やせすぎ

やせている人の多くは、体質的に太れないという場合が大部分であります。つまり、これは遺伝的なものといえるので、多少やせていても、長年それで健康で元気に生活していれば、全く心配はいりません。

ただ、一般的にやせすぎの人は、神経質的な傾向が強く、胃下垂や胃アトニーなどの内臓下垂を伴いがちで、胃腸があまり丈夫でない傾向がみられます。問題になるのは、これまでさして変化がなかった体重が、少しずつ減っていく、あるいは急にやせるという場合です。

何らかの原因で下痢が続けば当然やせてきますが、その他の疾患として甲状腺機能の亢進や肝臓の慢性疾患が疑われます。糖尿病も、病期が進むと明らかにやせてきます。この場合は、多尿やのどの渇きを伴います。

慢性胃炎や胃潰瘍でもやせますし、胃の幽門に近い潰瘍で、通過障害のある場合は特に著しくやせてきます。また、中年以降でしたら、一応ガンも疑ってみる必要はあります。

なお極端なものとしては、若い女性がかかりやすい神経性食欲不振症という病気がありますが、これは原因となる悩みを解決すれば治ります。

また、体質的に夏が弱い人は、極端に夏やせすることがありますが、秋になると回復します。秋になっても戻らない場合は要注意であります。

ツボ療法は、日ごろ胃腸が弱く、疲れやすい、気力がない、神経質であるといった人に行うと効果が出ます。

-鍼灸治療編

◆主要なツボ

背中 「肝兪」、「胆兪」、「脾兪
腰  「腎兪」、「大腸兪」、「小腸兪
腹部 「巨闕」、「中脘」、「大巨
足  「足三里」、「地機」、「三陰交」、「太谿」、「湧泉

などがポイントになります。

◆治療法

やせすぎの人には、胃腸を丈夫にし、体力を強め、体調を整える治療を行います。

したがって、第1のポイントは食事をおいしく食べられるように、胃の調子を整えるツボ刺激を行います。それには「肝兪」を刺激します。次に「脾兪」、「胃兪」、「腎兪」にも刺激をします。「脾兪」、「胃兪」は消化機能に働きをよくするツボであり、「腎兪」は活力がつくツボです。

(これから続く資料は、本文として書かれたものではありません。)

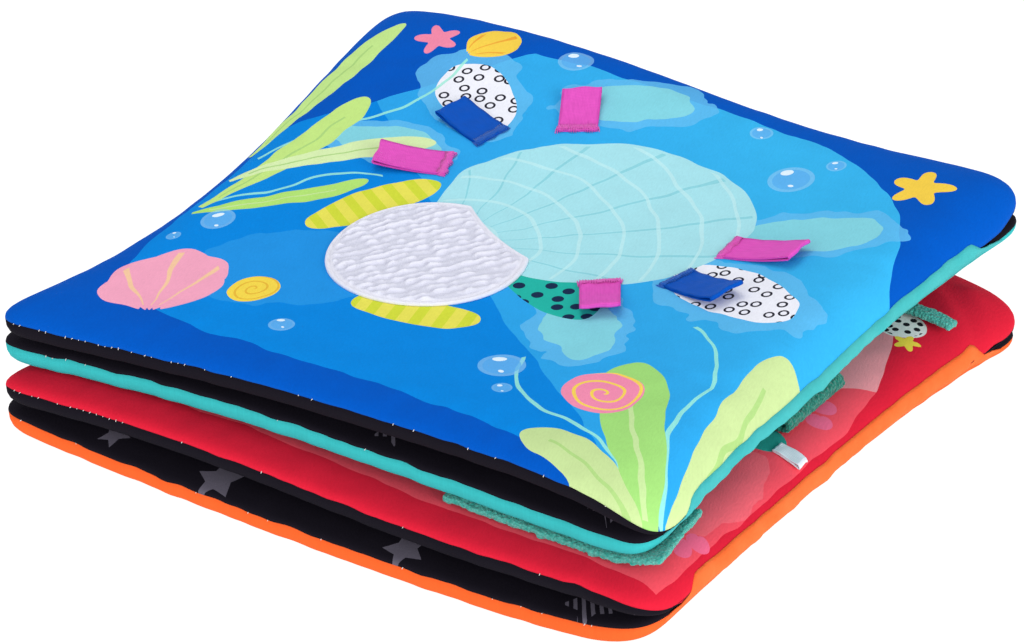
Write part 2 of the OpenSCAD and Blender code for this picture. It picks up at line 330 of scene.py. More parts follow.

腹部では「巨闕」、「中脘」が重要であります。「巨闕」は慢性胃病を治すのに効果あり、「中脘」、「大巨」も胃腸病の名穴であるとともに、便通異常にもよく効きます。

足では「足三里」、「地機」、「三陰交」、「太谿」、「湧泉」などを処置します。とりわけ、「足三里」、「地機」は胃下垂、胃アトニーの人効果的です。「湧泉」は、家庭でもよくもむ習慣をつけるといいでしょう。

灸治療の場合、各々のツボに米粒大の灸を1ヵ所3~5壮すえます。

◆メモ

やせすぎの人には胃弱の人が多いから、できるだけ消化のいいタンパク質、例えば豆腐、ゆば、白身の魚などを多くとるようにするとよいでしょう。時間をかけて、ゆっくり食べるようにします。

〇やせすぎを改善する手軽な脚力運動

①つま先立ちをします
ゆっくりと完全に、つま先立ちを20回以上行います。

②あおむけに寝て、足を持ち上げます。
あおむけに寝て、ひざを伸ばして、両足同時に床から10~15㎝持ち上げたまま、できるだけ我慢します。

③足を交互に上げます。
膝を伸ばしたまま、片足を床に置いた反対の足と直角にするつもりで、足を上げていきます。それを交互に行います。